Author equals authority because writing an entire book is an indication that you’ve done deeper or more expansive work on a topic.

There’s nothing wrong with being a contributing author. It’s just important to be aware of the difference.

Con #2. You have no control over the quality.

If you decide to do a collaborative book, you really have to trust the editor, and to some extent, the other contributing authors.

Some of these anthology editors do a fantastic job.

They only accept quality pieces. They hire an experienced copy editor. And they put real effort into the design.

So you could get a beautiful end product

But other editors accept work from whoever is willing to pay.

The don’t invest in professional copyediting or proofreading.

And they don’t invest in professionals to design the book.

In that case, you’re likely to end up with something you’re embarrassed to have your name on.

Con #3: Collaborative books require a financial investment.

Some are quite reasonable and worth the price.

But I’ve seen others that charge more than it would cost you to self-publish your own book and offer little in return.

That means you have to be really clear about how the business end of any collaborative book works.

How much does it cost to participate?

Is the editor investing some of that money in a team of publishing professionals to make the book great?

Will there be a standard for the work published or can anyone get in?

If one of the author’s work is subpar, will she have help to make it better?

Will you be able to get copies at cost to sell on your website or at speaking events or to give away to clients and customers?

Are you expected to buy a certain number of books?

Does the editor have plans for marketing the book?

Are you expected to do any marketing?

Speaking of marketing, don’t be fooled into thinking the book will sell well just because the editor has an audience.

I’ve seen collaborative books edited by influencers that barely sold because there was no marketing effort behind them.

Big name or not, they still need a marketing campaign for the book.

So what’s the bottom line on collaborative books.

I’ve consulted on collaborative book projects that I was proud to be a part of.

And I’ve talked with many people who felt cheated by the collaborative book projects they participated in.

Would I take part in a collaborative book?

Probably not, but maybe. But only under very specific circumstances, which haven’t presented themselves to me yet.

But you’re not me.
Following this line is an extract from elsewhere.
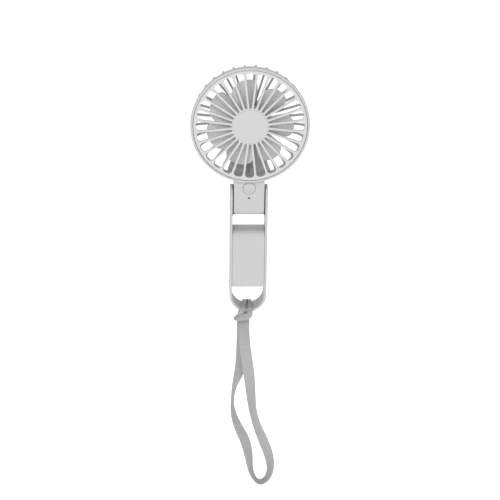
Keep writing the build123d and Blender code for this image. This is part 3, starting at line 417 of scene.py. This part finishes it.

You have your own decision-making factors to consider.

The bottom line to me is that you have to do your due diligence, as you would with any other investment and you’re best served by having reasonable expectations of what being a contributing author can do for you and for your business, your platform, or your story.

If you’re thinking about participating in a collaborative book:

  1. Go in with your eyes open.
  2. Ask lots of questions.
  3. Read the fine print.
  4. Make sure the money makes sense.
  5. And keep your author goals in mind.